-- Begin --

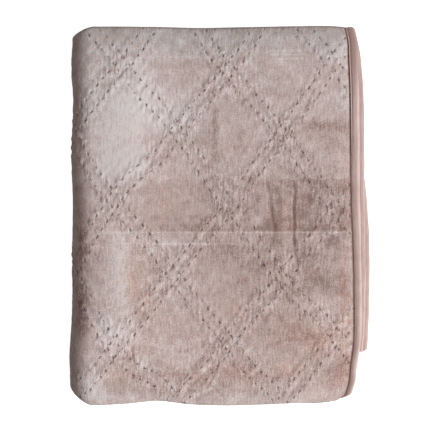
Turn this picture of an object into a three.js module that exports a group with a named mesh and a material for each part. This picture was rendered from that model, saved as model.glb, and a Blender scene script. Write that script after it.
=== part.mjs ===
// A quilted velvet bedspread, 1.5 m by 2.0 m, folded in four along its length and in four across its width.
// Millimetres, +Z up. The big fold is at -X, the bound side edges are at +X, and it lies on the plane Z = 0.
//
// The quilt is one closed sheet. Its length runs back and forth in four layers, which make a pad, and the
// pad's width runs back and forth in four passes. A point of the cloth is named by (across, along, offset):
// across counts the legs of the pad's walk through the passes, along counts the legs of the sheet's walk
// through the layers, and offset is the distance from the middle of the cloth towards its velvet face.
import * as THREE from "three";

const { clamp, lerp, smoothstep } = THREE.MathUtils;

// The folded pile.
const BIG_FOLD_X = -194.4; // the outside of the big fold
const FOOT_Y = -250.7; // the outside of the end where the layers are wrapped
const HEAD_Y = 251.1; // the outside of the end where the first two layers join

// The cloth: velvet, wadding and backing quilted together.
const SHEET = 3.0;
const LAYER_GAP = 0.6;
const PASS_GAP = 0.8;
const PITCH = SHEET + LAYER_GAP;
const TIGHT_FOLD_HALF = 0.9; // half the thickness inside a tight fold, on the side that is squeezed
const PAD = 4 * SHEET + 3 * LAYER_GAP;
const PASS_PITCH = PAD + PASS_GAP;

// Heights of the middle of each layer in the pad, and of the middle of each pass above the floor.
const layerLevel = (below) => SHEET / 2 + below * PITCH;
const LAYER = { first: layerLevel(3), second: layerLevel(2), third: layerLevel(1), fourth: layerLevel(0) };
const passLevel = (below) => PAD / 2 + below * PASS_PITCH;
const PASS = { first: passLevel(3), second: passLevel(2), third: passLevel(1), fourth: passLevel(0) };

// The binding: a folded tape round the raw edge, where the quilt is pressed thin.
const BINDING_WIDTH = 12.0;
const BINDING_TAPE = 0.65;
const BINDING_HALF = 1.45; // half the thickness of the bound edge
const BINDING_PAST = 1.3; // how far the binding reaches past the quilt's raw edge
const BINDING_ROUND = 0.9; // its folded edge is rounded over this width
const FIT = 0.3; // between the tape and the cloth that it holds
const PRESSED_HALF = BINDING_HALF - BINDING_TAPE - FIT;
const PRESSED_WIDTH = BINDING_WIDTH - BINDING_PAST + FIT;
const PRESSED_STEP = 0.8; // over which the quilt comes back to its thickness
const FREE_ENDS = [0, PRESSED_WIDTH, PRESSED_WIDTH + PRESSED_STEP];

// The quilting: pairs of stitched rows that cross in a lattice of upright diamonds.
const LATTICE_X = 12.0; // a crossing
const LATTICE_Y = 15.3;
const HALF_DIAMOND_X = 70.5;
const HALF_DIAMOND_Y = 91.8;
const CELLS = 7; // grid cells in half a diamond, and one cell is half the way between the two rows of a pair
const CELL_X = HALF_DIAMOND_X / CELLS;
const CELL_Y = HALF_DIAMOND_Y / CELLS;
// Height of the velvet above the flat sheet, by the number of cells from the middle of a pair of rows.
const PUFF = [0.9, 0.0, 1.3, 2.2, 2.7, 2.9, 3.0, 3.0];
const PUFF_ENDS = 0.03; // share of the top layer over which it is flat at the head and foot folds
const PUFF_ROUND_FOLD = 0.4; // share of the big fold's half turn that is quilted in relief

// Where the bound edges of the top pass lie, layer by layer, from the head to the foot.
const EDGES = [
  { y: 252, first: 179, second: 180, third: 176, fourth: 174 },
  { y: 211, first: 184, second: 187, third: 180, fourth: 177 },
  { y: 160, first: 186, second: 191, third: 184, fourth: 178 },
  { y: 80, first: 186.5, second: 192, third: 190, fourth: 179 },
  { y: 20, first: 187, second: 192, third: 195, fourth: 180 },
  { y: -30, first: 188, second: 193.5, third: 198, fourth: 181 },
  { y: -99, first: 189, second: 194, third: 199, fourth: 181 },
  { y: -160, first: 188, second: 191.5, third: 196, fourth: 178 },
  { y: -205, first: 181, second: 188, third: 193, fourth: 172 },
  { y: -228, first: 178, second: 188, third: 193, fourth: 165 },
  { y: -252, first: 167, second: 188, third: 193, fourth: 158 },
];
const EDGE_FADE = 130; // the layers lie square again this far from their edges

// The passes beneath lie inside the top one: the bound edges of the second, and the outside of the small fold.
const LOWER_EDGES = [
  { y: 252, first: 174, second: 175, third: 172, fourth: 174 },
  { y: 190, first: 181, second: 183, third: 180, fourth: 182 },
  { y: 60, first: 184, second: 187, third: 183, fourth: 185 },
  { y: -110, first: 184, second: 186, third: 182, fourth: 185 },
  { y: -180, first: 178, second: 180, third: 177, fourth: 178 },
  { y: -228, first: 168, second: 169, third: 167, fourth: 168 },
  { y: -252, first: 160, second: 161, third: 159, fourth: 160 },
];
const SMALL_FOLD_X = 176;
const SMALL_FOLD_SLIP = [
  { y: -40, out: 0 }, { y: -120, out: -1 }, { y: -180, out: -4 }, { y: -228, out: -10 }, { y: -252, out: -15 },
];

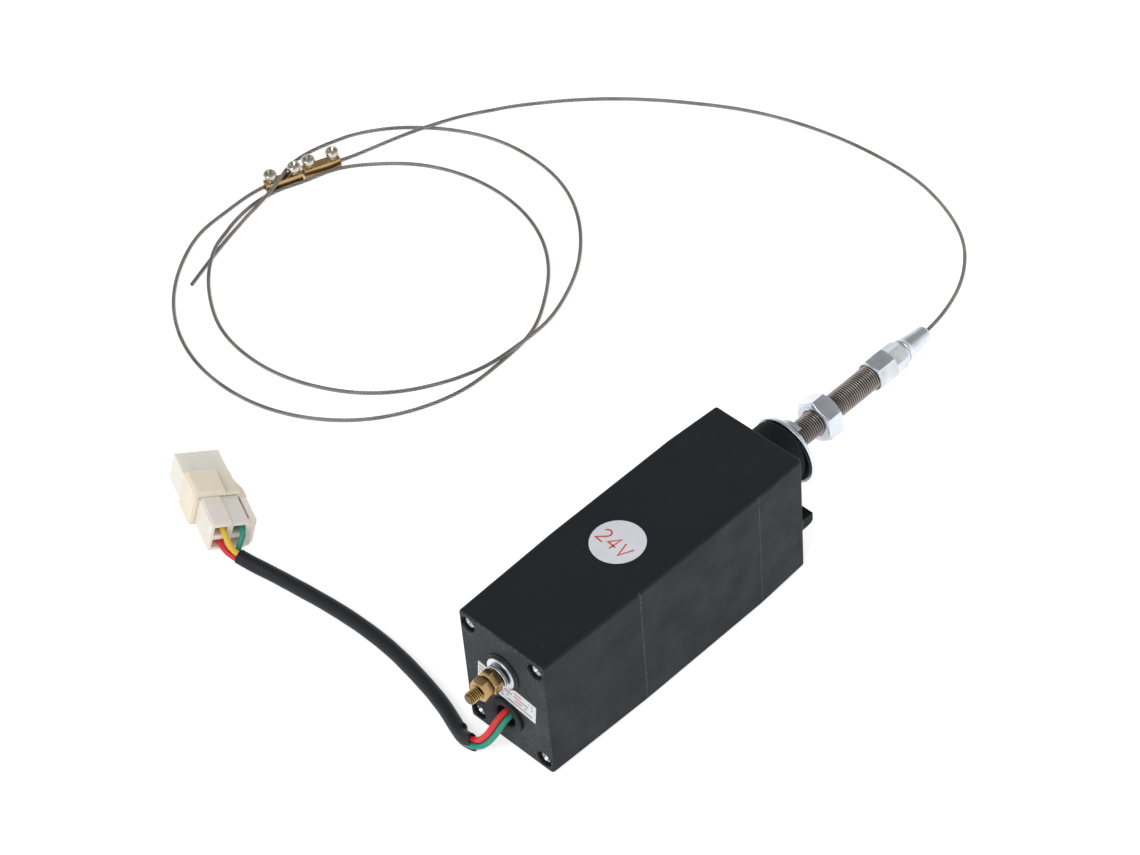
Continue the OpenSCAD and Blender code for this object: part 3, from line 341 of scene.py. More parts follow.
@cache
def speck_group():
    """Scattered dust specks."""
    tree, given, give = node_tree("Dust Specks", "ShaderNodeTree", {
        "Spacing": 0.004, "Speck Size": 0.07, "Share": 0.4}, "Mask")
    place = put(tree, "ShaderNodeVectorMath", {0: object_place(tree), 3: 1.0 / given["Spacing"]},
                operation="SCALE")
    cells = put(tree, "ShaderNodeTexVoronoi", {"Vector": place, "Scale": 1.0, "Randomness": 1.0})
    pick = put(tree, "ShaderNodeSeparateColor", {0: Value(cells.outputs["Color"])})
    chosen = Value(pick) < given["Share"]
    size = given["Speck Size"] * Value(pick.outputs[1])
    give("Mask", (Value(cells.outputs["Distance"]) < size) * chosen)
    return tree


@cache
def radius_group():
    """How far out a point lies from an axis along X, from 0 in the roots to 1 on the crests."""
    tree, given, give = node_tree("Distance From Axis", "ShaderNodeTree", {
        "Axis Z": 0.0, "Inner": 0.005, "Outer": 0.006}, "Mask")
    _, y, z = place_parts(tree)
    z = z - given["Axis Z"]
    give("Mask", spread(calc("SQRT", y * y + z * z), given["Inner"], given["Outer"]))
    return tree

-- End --

# THE PROBLEM:
Reproduce exactly, and only, the lines from the start of the entries through the one that contains "clamp, lerp, smoothstep".

# EXERCISE SOLUTION:
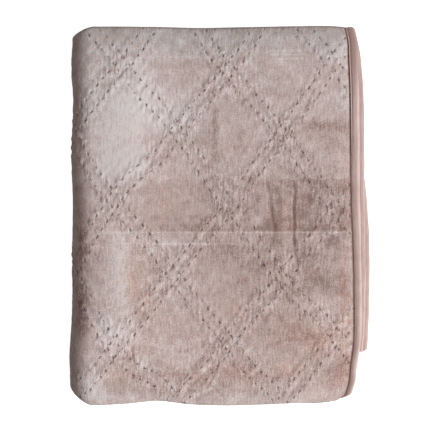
Turn this picture of an object into a three.js module that exports a group with a named mesh and a material for each part. This picture was rendered from that model, saved as model.glb, and a Blender scene script. Write that script after it.
=== part.mjs ===
// A quilted velvet bedspread, 1.5 m by 2.0 m, folded in four along its length and in four across its width.
// Millimetres, +Z up. The big fold is at -X, the bound side edges are at +X, and it lies on the plane Z = 0.
//
// The quilt is one closed sheet. Its length runs back and forth in four layers, which make a pad, and the
// pad's width runs back and forth in four passes. A point of the cloth is named by (across, along, offset):
// across counts the legs of the pad's walk through the passes, along counts the legs of the sheet's walk
// through the layers, and offset is the distance from the middle of the cloth towards its velvet face.
import * as THREE from "three";

const { clamp, lerp, smoothstep } = THREE.MathUtils;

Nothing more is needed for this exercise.